Not until number 45 do we reach The Voice's winner, now officially less popular than two Justin Bieber songs, and two Jessie J tracks. Still, at least she beat the recent release from Tom Jones. "Hit or miss" made number 148. We think, "miss".

OFCOM's latest complaints bulletin is out. It criticises E4's Playing it Straight for daring to use the f-word immediately after the watershed. We still think that OFCOM has introduced a new interpretation of an existing rule, and we're actually offended by the regulator's smug and self-satisfied tone in its judgement. The broadcast regulator has also launched an investigation into the first Britain's Got Talent semi-final, on 6 May. The one with a performing dog, a boy band, a choir, and a violinist. We don't remember, because we were watching far cooler performers.

Ratings in the week to 3 June, when 10.45m people saw the Diamond Jubilee Pageant. If that's a failure, we'd hate to see a success. The final of The Voice was seen by 7.8m, and of The Apprentice by 7m; the latter was beaten by its own semi-final, seen by 7.25m. HIGNFY pulled in 4.8m. No game shows made ITV's top 30, best performance on +1 was by The Chase. The Apprentice You're Fired took 2.75m to head BBC2's listings, with Great British Menu also topping 2m. Come Dine with Me was Channel 4's biggest game show, a mere 1.35m. A League of Their Own Sky1 remains top of the non-traditional channels with 915,000 viewers. Britain's Got Talent Us (ITV2, 570,000) and Come Dine with Me (More4, 505,000) complete the top three.
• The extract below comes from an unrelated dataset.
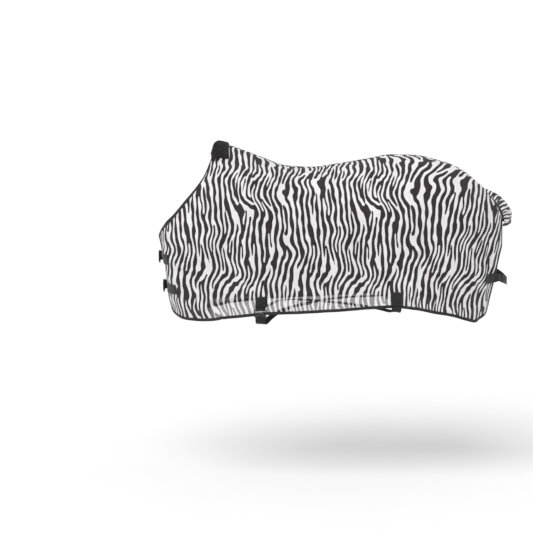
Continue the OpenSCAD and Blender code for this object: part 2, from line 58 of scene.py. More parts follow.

With the European Nations' Cup continuing all week, there's a shortage of new programmes. Four in a Bed and Come Dine with Me (C4, 5pm and 5.30 weekdays) have new episodes, and a new series of Celebrity Mastermind begins in Ireland (TV3, 8.30 Sunday). Highlight for next Saturday is, er, erm, a repeat of the best of Tonight's the Night (BBC1, 6.35). But that's on Schedule A; the nation is hoping and praying for Schedule B, and England to qualify second in their group.